The photo had received more than 88,000 upvotes on Reddit by Thursday night.
“Teens don’t even have to necessarily check the book out of the library; they can just walk into their space,” Margaret Kingsport, director of Innovative Family Services for the library, tells Inverse. “They don’t have to feel like somebody’s watching them or judging them for having checked them out or wanting to read this topic. They can just find out what they need to know and have the information.”
Kingsport says another librarian saw the “tough topics” list on a bookmark made by the Lewis & Clark Library in Helena, Montana, at a conference and the library decided to turn it into a poster.
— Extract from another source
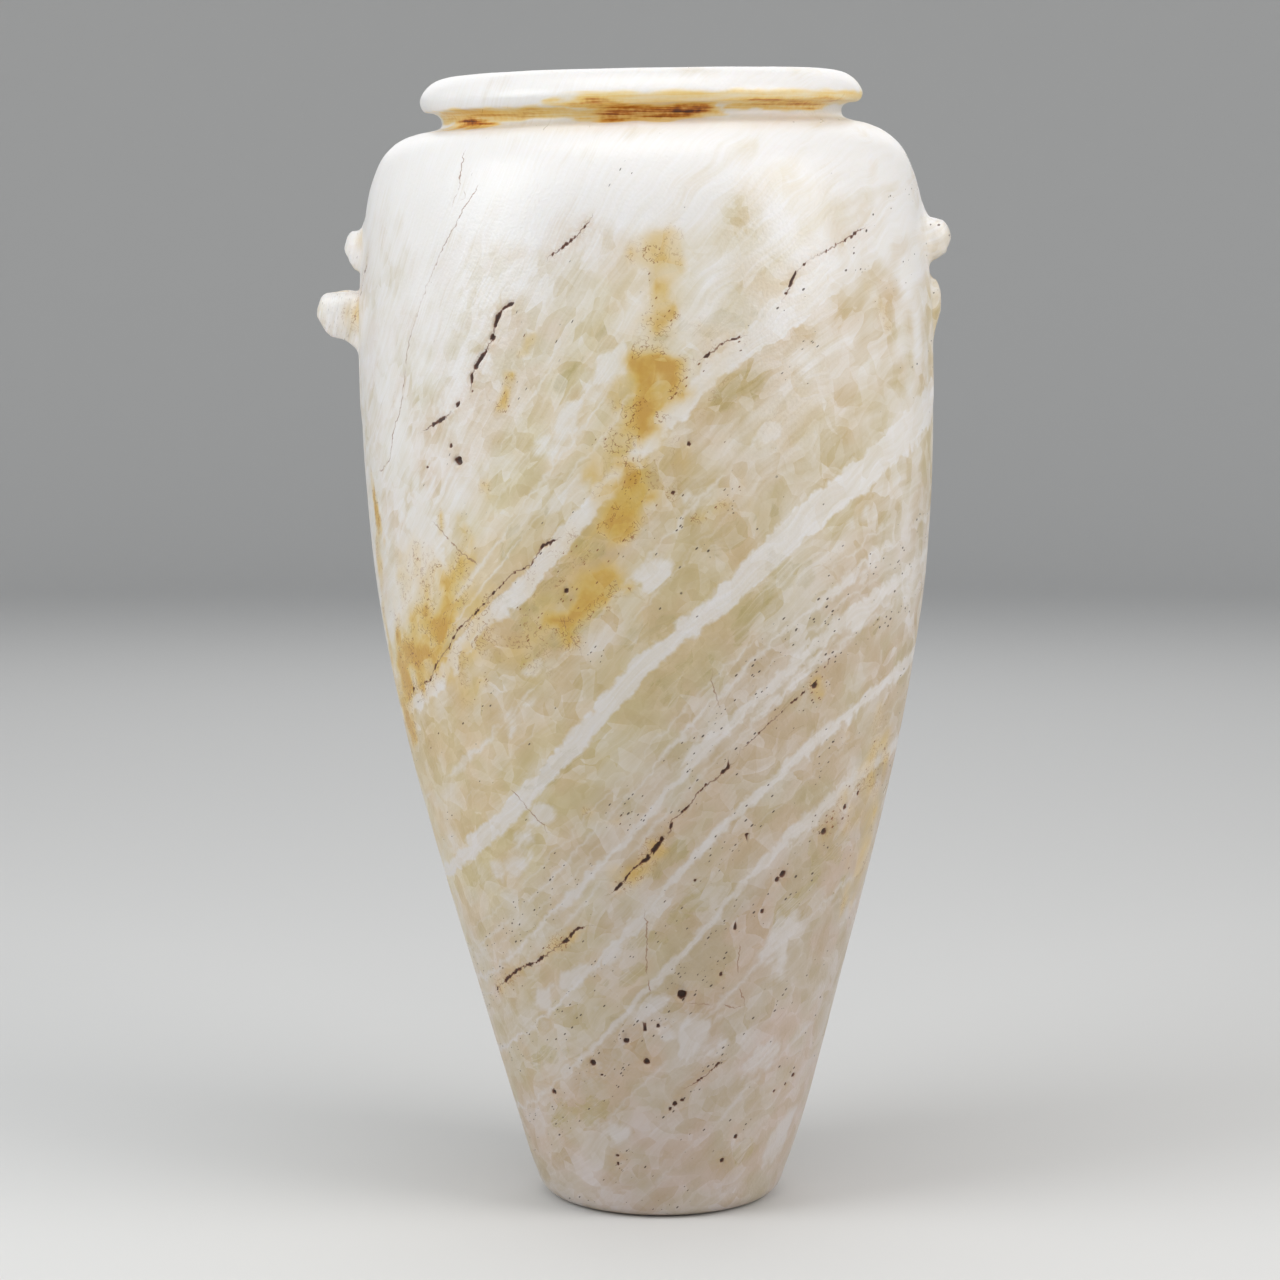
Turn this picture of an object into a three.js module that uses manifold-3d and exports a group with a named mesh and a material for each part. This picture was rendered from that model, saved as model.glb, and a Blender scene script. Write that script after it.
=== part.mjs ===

Reactions to the poster have been mixed, Kingsport tells Inverse.
“Everyone who’s commented on [the sign] to me personally has had a positive reaction — ‘It’s great that you have this sign here so that people can find what they’re looking for,’” she says, before adding: “There have been a few parents who are less excited about it, because they see it as a one-stop place where their kid can go find all this ‘terrible content that they’re going to read now, and they’re going to act on it.’”
“We are here to make sure that our community members are connected with the information that they’re searching for,” Kingsport says. “They want to know something and we want them to know it.”
As for how long the poster will hang in the library? Kingsport says, “Until it’s no longer needed. So, indefinitely pretty much.”